Mistakes to Avoid in This Scholarship Essay

  • Writing a résumé in paragraph form. Lists of activities without reflection do not create a memorable essay.
  • Leading with clichés. Avoid openings such as “From a young age” or “Ever since I can remember.” They waste valuable space.
  • Confusing hardship with insight. Difficulty alone is not the point; what matters is how you responded and what it taught you.
  • Making unsupported claims. If you say you led, improved, or created something, show how.
  • Overpromising the future. Ambition is good, but it should be grounded in your actual path and preparation.
  • Forgetting the human detail. Without texture, even strong accomplishments can feel generic.
  • Ignoring the prompt. A beautiful essay that does not answer the question is still weak.

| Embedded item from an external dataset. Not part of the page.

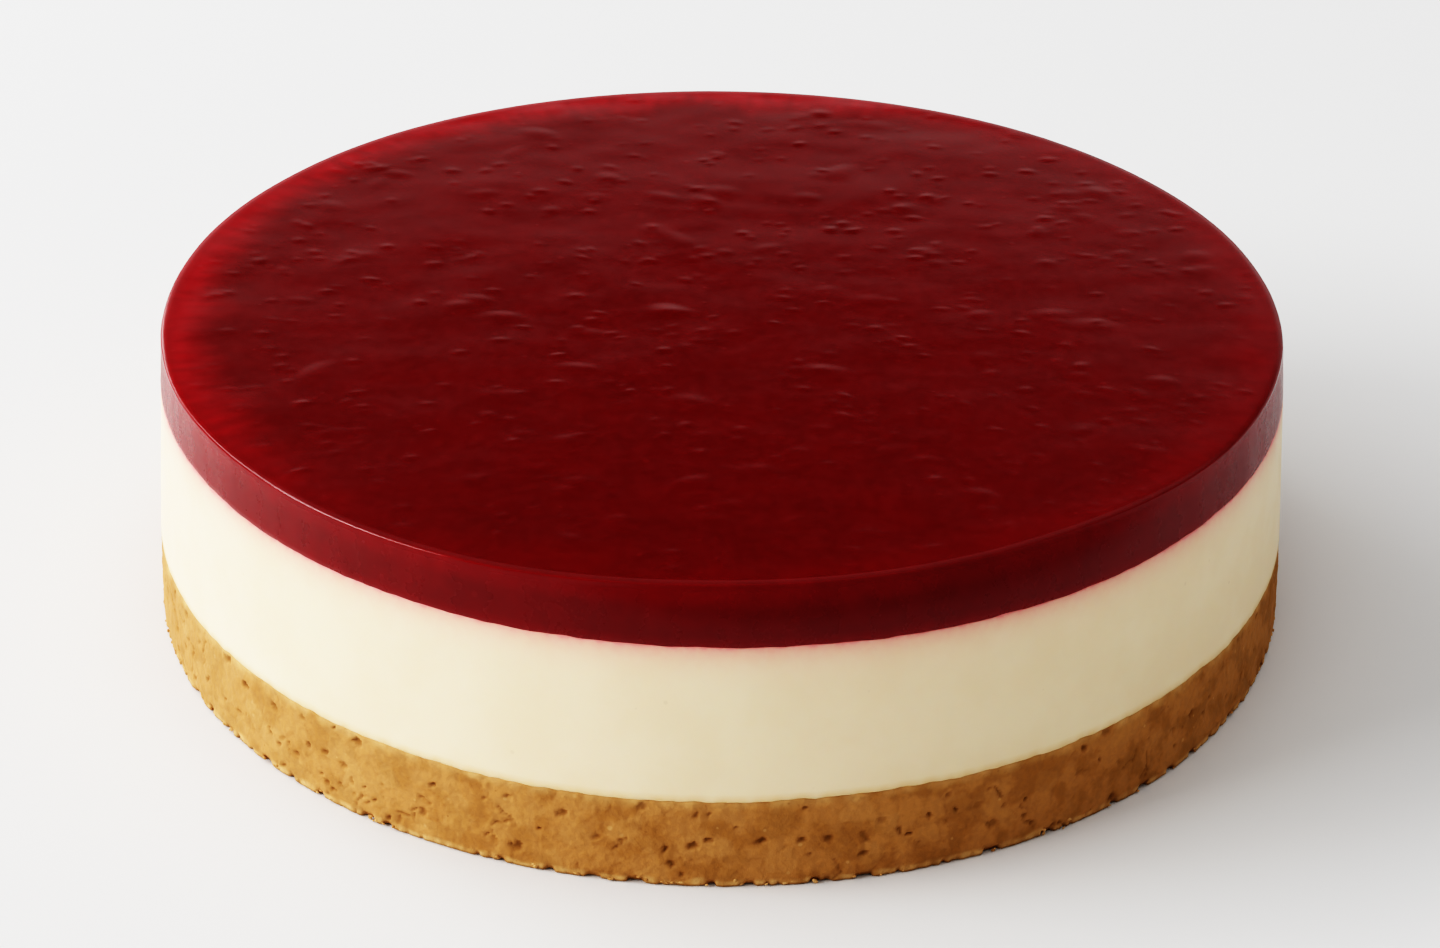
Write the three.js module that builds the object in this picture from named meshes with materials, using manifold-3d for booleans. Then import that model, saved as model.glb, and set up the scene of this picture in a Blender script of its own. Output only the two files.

Your goal is not to sound perfect. It is to help the reader see a disciplined, self-aware applicant whose past actions and future plans make sense together. If you build the essay from real evidence, clear reflection, and a focused structure, you give the committee something much more persuasive than enthusiasm alone: trust.

FAQ

How personal should my Thrive Multi-Year Scholarship essay be?
Personal does not mean private for its own sake. Share experiences that help a reader understand your motivation, judgment, and direction, but keep the focus on what those experiences reveal and how they connect to your education. The best essays are honest and specific without oversharing.
What if I do not have major awards or leadership titles?
You can still write a strong essay. Responsibility, consistency, work experience, family obligations, community involvement, and problem-solving all count when you describe them clearly and show their impact. Focus on what you actually did and what it taught you.
Should I talk about financial need directly?
Yes, if financial reality is part of why this scholarship matters. Explain it in concrete, respectful terms and connect it to your ability to continue your education or make the most of academic opportunities. Avoid turning the essay into a plea; keep the emphasis on purpose and next steps.